Test from warm state
In production, your application is typically going to have a sustained load with some variability. It is typically not going to go from no load at all to a large spike. You should reproduce behavior alike production in your performance tests; ensure that a low, non-zero volume of requests is issued by your client to the service before ramping up the load into stress zone.
If you do not start your performance test from a warm state, so-called cold-start, you will defeat service side attempt at caching and may fail to measure the actual performance capability of the service under production load.
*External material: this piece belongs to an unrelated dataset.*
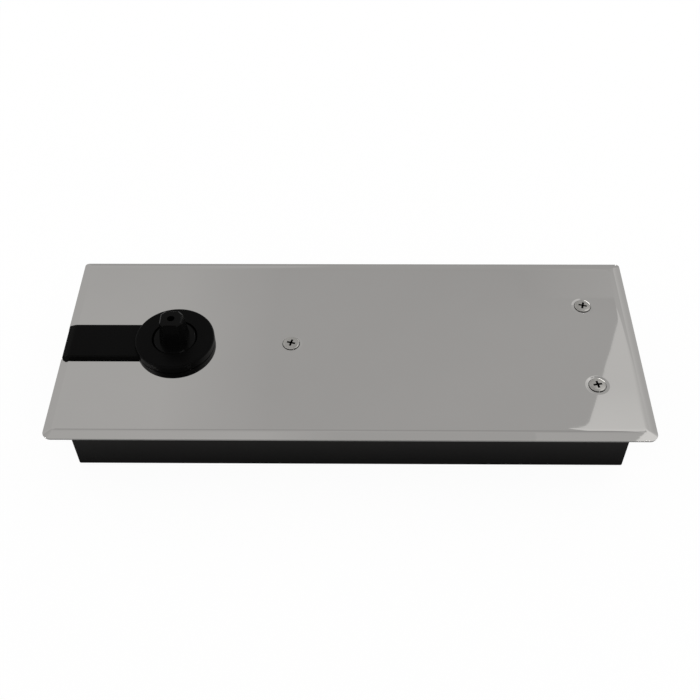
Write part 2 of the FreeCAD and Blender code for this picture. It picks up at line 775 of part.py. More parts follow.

Data-driven performance test
The golden standard of testing is if you have instrumented your application in production and have actual field data as to what is the typical and maximal load your application works under. You can then apply a reasonable growth projection and margin, then perform your test to that specific target. It is the most meaningful test because you are testing base on your known needs. This option is only available to mature applications which owner have instrumented to collect data from the field.
Give a heads-up
As a service developer, you may be called upon yourself to perform on-call duties or assist in the event of a live-site incident. With globalization of the service’s customers, service availability hence on-call duties become a 24/7 job. And then there is that 3 o’clock in the night incident which everyone loves. When you are planning your next performance stress test, have a thought for the owners of the service(s) you are going to stress and give the owners a heads-up. Most Azure services have open support forums on MSDN and sometimes e-mail aliases for you to reach out.
(Intentional) security tests
Services also need to be protected and tested against DoS or DDoS. The purpose of this article is not to negate the existence of that security concern and the need to address it. It is simply not the focus of this article.